Causa enorme espanto a decisão recente do governo federal de reduzir o subsídio para a compra de imóveis usados de 70% para 50% dentro do Programa Minha Casa Minha Vida. Trata-se de um tipo de decisão que coloca Brasília em direção radicalmente oposta às necessidades das cidades brasileiras.
Hoje, por exemplo, inúmeras capitais brasileiras estão intensamente dedicadas a reabilitar suas áreas centrais, uma demanda histórica que ficou exposta após a pandemia do covid-19. A perda de população residente nos centros históricos implica em perda de vitalidade e relevância, obrigando prefeitos a ter que lidar com poli-crises sociais como a moradia precária, população em situação de rua ou até mesmo concentrações de viciados em crack.
É uma conjuntura gravíssima cuja principal resposta baseia-se em conseguir criar uma economia imobiliária que priorize também a reciclagem de prédios, o retrofit, ampliando a visão comum de somente apostar na produção de habitação nova nas bordas urbanas.
Entretanto, é de alta complexidade a implementação desta solução pois implica em equacionar antigas dificuldades fundiárias, facilitar a incorporação em imóveis usados, atração e convencimento das famílias de que morar nos centros possa ser bom, mudando a percepção de degradação.
Porto Alegre, São Paulo, Campo Grande, Rio de Janeiro, Vitória, Belo Horizonte, Salvador, Recife, Teresina, Belém, Manaus, estão debatendo e promovendo meios para regenerar seus centros, seja pela sociedade civil, especialmente associações de comércio, seja por políticas municipais.
Reduziu-se drasticamente o trabalho em prédios de escritórios, as ruas de varejo não atraem mais compradores, ou a insegurança passou imperar. É um contexto desafiador para prefeitos que precisam alocar recursos onde não há moradores e onde as receitas declinam. Reputação urbana e memória coletiva se deterioram velozmente com patrimônios culturais em risco. Estas cidades somadas passam de 31 milhões de pessoas.
O êxito desta frente pode vir a trazer uma nova lógica para as cidades, com perspectivas de fortalecimento econômico, competitividade internacional e comprometimento com a descarbonização.

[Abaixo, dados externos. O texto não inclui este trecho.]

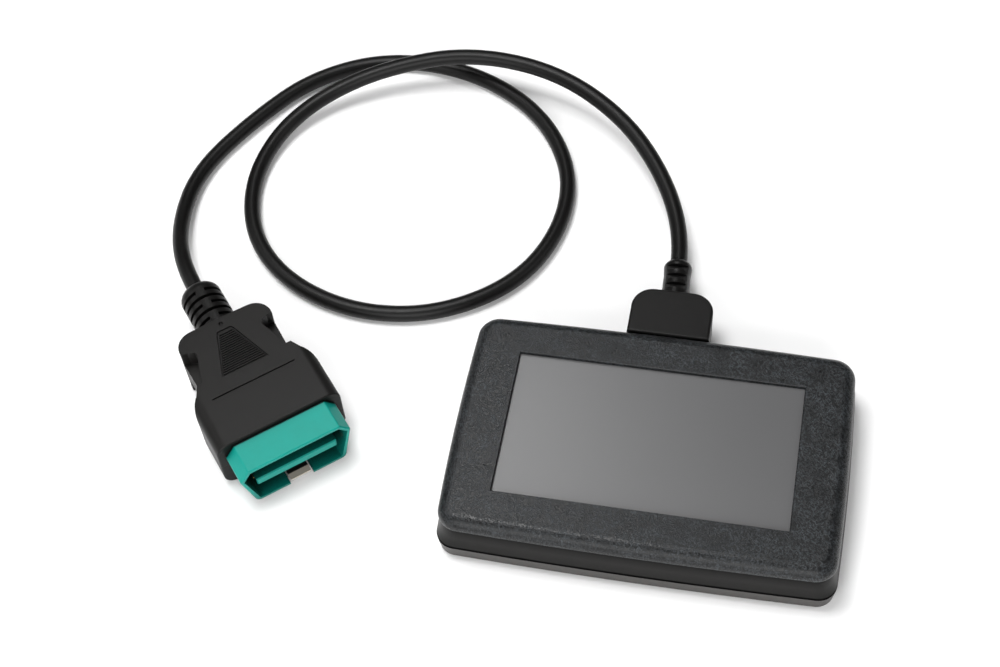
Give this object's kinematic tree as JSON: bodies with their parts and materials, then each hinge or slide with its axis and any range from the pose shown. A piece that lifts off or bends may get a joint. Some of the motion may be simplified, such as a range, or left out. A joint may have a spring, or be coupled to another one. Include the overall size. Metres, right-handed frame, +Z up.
{
  "type": "vehicle diagnostic code reader",
  "caption": "Handheld touch-screen vehicle code reader with a short looped lead ending in a trapezoidal diagnostic plug.",
  "frame": {"origin": "on the table, under the middle of the case's footprint", "axes": "+X across the screen to the right, +Y to the back where the lead plugs in, +Z up out of the screen"},
  "size_m": [0.2545, 0.2132, 0.022],
  "materials": {
    "grained_cover": "leather-grained moulded plastic",
    "satin_band": "satin moulded plastic",
    "lower_shell": "satin moulded plastic",
    "foot_rubber": "matt",
    "screen_glass": "semi-gloss grey, unlit display under a hard-coated cover",
    "foam": "closed-cell foam",
    "panel_steel": "thin plated sheet",
    "panel_cell": "polariser film",
    "light_guide": "diffusing film",
    "board_green": "solder mask",
    "chip_black": "moulded epoxy",
    "can_metal": "drawn can",
    "ferrite": "sintered",
    "ribbon_film": "polyimide film",
    "connector_cream": "moulded nylon",
    "screw_steel": "zinc plated",
    "brass": "knurled",
    "shield_steel": "tin plated",
    "insulator_black": "moulded nylon",
    "contact_gold": "gold flash",
    "hood_black": "satin moulded",
    "relief_black": "flexible moulding",
    "cable_black": "satin jacket",
    "boot_black": "flexible moulding",
    "plug_black": "fine-textured moulding",
    "nose_teal": "satin moulded",
    "leaf_steel": "nickel plated"
  },
  "bodies": {
    "case": {"top_cover": "grained_cover", "middle_band": "satin_band", "bottom_cover": "lower_shell", "rubber_feet": "foot_rubber", "touch_glass": "screen_glass", "display_gasket": "foam", "lcd_frame": "panel_steel", "lcd_cell": "panel_cell", "backlight": "light_guide", "main_board": "board_green", "processor": "chip_black", "memory_chip": "chip_black", "transceiver": "chip_black", "capacitors": "can_metal", "power_inductor": "ferrite", "crystal": "can_metal", "buzzer": "chip_black", "ribbon_connector": "connector_cream", "display_ribbon": "ribbon_film", "board_screws": "screw_steel", "case_screws": "screw_steel", "threaded_inserts": "brass", "socket_shell": "shield_steel", "socket_insulator": "insulator_black", "socket_contacts": "contact_gold"},
    "lead": {"plug_shell": "shield_steel", "plug_insulator": "insulator_black", "plug_contacts": "contact_gold", "plug_hood": "hood_black", "strain_relief": "relief_black", "lead_cable": "cable_black", "plug_boot": "boot_black", "obd_shell_top": "plug_black", "obd_shell_bottom": "plug_black", "connector_housing": "nose_teal", "upper_pins": "contact_gold", "lower_pins": "contact_gold"},
    "latch": {"latch_spring": "leaf_steel"}
  },
  "joints": [
    {"name": "lead_unplug", "type": "slide", "parent": "case", "child": "lead", "axis": [0, 1, 0], "range_m": [0, 0.012]},
    {"name": "latch_flex", "type": "hinge", "parent": "lead", "child": "latch", "pos_m": [-0.11998, -0.01459, 0.00225], "axis": [-0.7627, -0.6468, 0], "range_deg": [0, 7], "stiffness_Nm_per_rad": 0.05}
  ]
}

Tamanha é a urgência desta matéria que foi tratada na transição entre governos e foi apontada como inovação na retomada do MCMV. A Caixa tem promovido encontros para compreender melhor o retrofit. O setor privado começa a olhar para este potencial.
Apesar disso tudo, o lobby do setor da construção civil tem buscado não apenas o aumento do subsídio para novos prédios como também a eliminação da concorrência, dificultando o acesso a imóveis existentes. Alegando que cria empregos ao fazer prédios novos, faz uma chantagem perigosa ao reduzir a variedade do próprio setor, como se a reforma não criasse empregos também, com a geração de melhores externalidades econômicas inclusive.
Desde a retomada do PMCMV, a construção civil tem se posicionado preocupada com o uso do FGTS, por exemplo, como se o recurso fosse de sua propriedade. E agora, em ação veloz, conseguiu mudar uma determinação que seria de suma importância para as cidades brasileiras, suas populações e para inúmeros prefeitos!
Inquestionável que precisamos construir mais, contudo ao anular o setor da reforma, o lobby dá um tiro no pé pois escancara o seu não-compromisso com a inadiável agenda da construção de baixo carbono.
O Ministro das cidades recebeu o setor no dia 27 de setembro e no dia 2 de outubro editou uma Instrução Normativa que tira o potencial de reabilitação das áreas centrais brasileiras. Estamos assistindo um lobby altamente veloz e eficaz, cujas consequências implicam na ampliação das manchas urbanas e na periferização das cidades, disseminando uma geografia humana excludente, brutal e desigual, contraditoriamente subsidiada por políticas públicas de urbanização e de habitação social.
Por causa de uma visão medíocre, mais famílias serão colocadas em territórios com baixo acesso a empregos, oportunidades, serviços públicos e infraestrutura, ao passo que onde estes se concentram, os centros, cria-se entrave institucional para abrigar mais moradores.
A força do lobby da construção civil tem impedido o surgimento de iniciativas de desenvolvimento sustentável e ecológico para a urbanização brasileira, com argumentos semelhantes aos dos anos 70 onde se dizia que era necessário consumir a Amazônia para evitar o “inferno verde”. Bem, o tempo mostrou os erros deste tipo de mentalidade. Já a violência, a desagregação social, e a baixíssima qualidade de vida nas periferias das metrópoles têm mostrado que reciclar as cidades é uma urgência inadiável.
*Este texto não reflete, necessariamente, a opinião do Caos Planejado.